Lots of changes here. You can view the full commit here: Refactor UserSearch tests

I think this is where I’ll leave this refactor for now. UserSearch.search still returns an array, but now it is an array of User objects and not an array of hashes. A next step would be to return an ActiveRecord::Relation object, so that additional criteria could be added, such as pagination. That would move the query away from the specific SQL statements, and I’m not sure that the developer is ready for this change just yet.
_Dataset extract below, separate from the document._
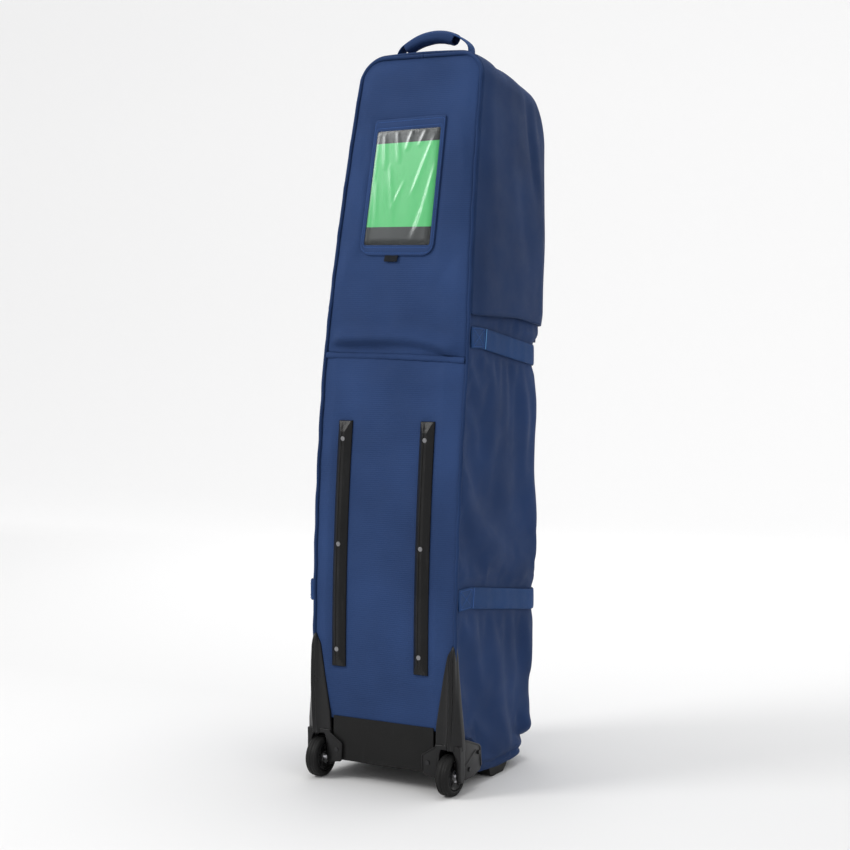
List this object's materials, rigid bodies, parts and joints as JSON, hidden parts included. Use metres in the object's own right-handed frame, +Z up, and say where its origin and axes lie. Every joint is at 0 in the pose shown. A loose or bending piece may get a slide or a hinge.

Hopefully the advantages of passing an ActiveRecord::Relation object instead of an array will change the maintainers’ minds in the future.

Other changes that could be made include how the user search results are serialized to JSON. Right now that is all happening in the render call in the controller’s action. That could be extracted to a UserSearchSerializer.

Lastly, I want to point out that concerns such as performance don’t necessitate ugly code. Everything should have its place. Even the most performance intensive and vital code can be given a declarative name and dealt with in a clean, maintainable way. Like testing, I do not believe that there is an advantage to skipping this step to get the code completed faster. It may seem like it at first, but once you get used to taking this design step you quickly realize how much time is wasted on improperly designed code when you go back to old projects.

Schizophrenic code, by which I mean methods with an inconsistent level of abstraction, is difficult to reason about. Programmers new to your app will struggle more than necessary in order to understand how the app works. I’ve seen this over and over, and the effect is similar to hazing new members of a group. Don’t be a code bully, whether intentional or not. Life is too short to deal with hostile code. Be nice in all that you do, including your code.